I’ll also add that your list of “good” media from before 1980 is startlingly worthless. That’s not proof that art was better before the '80s, that’s just a list of stuff you like. None of it is objectively more worthy than anything that came after it. There’s no objective rubric you can point to that proves, conclusively, that the Beatles are better than the Backstreet Boys, and there’s certainly no evidence that people who like the Backstreet Boys are any more “degenerate” than people who like the Beatles.
nm
It actually wasn’t a list of things I necessarily liked. Many of my favorites aren’t considered classics, some are.

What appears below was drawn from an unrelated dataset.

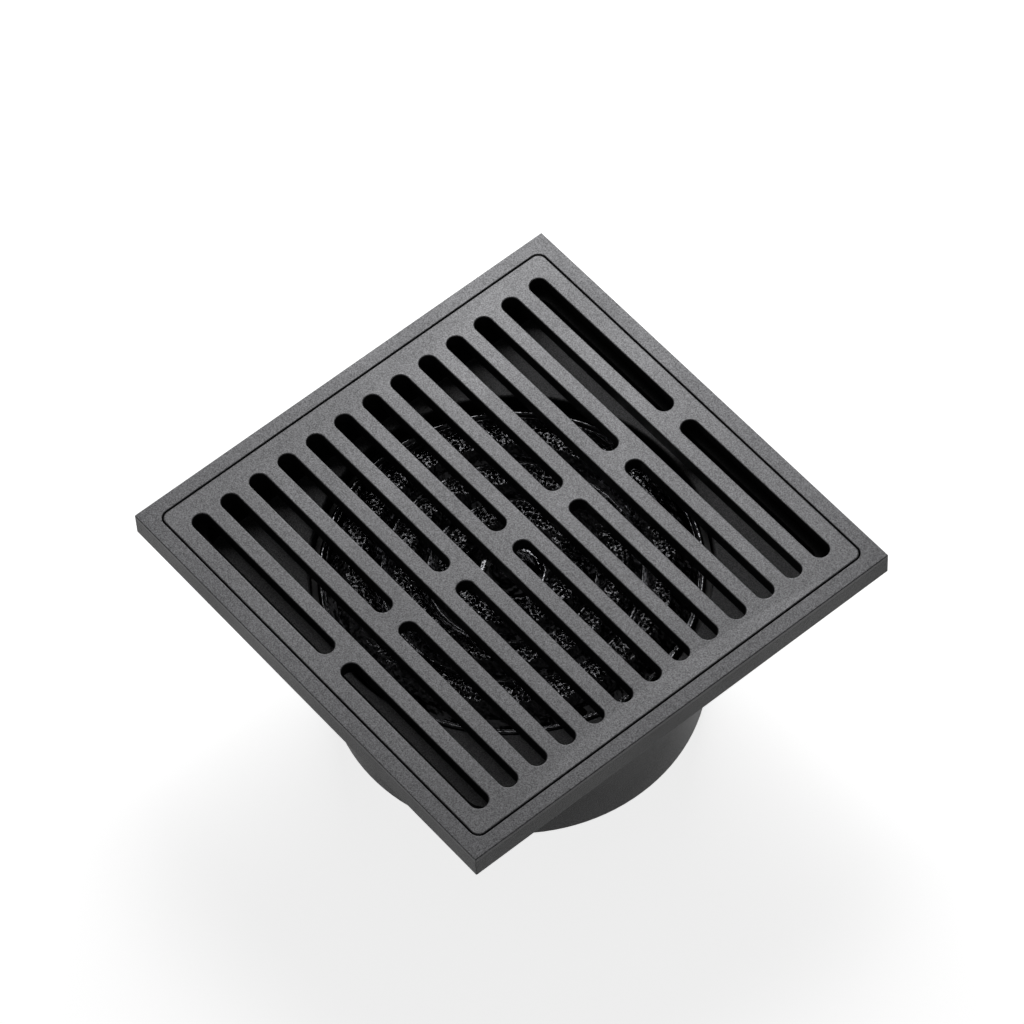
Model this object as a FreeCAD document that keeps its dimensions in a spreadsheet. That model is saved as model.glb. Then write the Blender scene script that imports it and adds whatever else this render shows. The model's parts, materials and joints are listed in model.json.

That doesn’t invalidate Miller’s point that such judgments are inherently subjective. That’s what I meant by my last post listing 61 great post-70s bands to match the 61 on your list. There’s no objective way to prove that Neil Young is better than Cowboy Junkies, to take a random example. Granted, a lot of the music on your list remains popular, and is acknowledged as important even 50 years on; but the only difference between the bands on your list and the bands on mine is time; in twenty years time, people will still be listening to Prince and R.E.M. and Adele.
You call some later bands “great”, but then say it’s all “subjective”? A lot of that sucked worse than the name game.
There’s no contradiction there. Those bands are great, in his subjective opinion.
That’s one thing.
That’s something else.
Great stuff and trash exist in the ratio of 1:19, sez Ted Sturgeon. Our cultural stew is a steaming toilet bowl*; biggest turds float to the top. HL Mencken** and PT Barnum*** reportedly commented on how easy people are persuaded to accept and demand crap. People will pay for crap so that’s what they get. But both great stuff and crap remain with us and the diligent seeker of almost anything will be rewarded. Globally, virtually every act recorded since 1890 is available somewhere. Online software, music forums, and trusted humans can suggest performances suiting our tastes.****
The notion of artistic “degeneracy” posits a degradation of quality since some earlier period of near-perfection. Thus since all music derives from ancient chants, drums, and whistles, what we have now is dog waste. How could degenerate 1950s a-capella doo-wop be better than my Samoan tribal chants on 1930’s 78s? It’s all downhill. Yikes.
- Like Phoenix as seen from the rest of Arizona.
** “Nobody ever lost money underestimating the intelligence of the American people.”
*** “There’s one [sucker] born every minute.”
**** Gypsy guitar on YouTube leads to Russian guitar and John Fahey and…
I started to watch but didn’t finish. What’s the [del]punchline[/del] conclusion?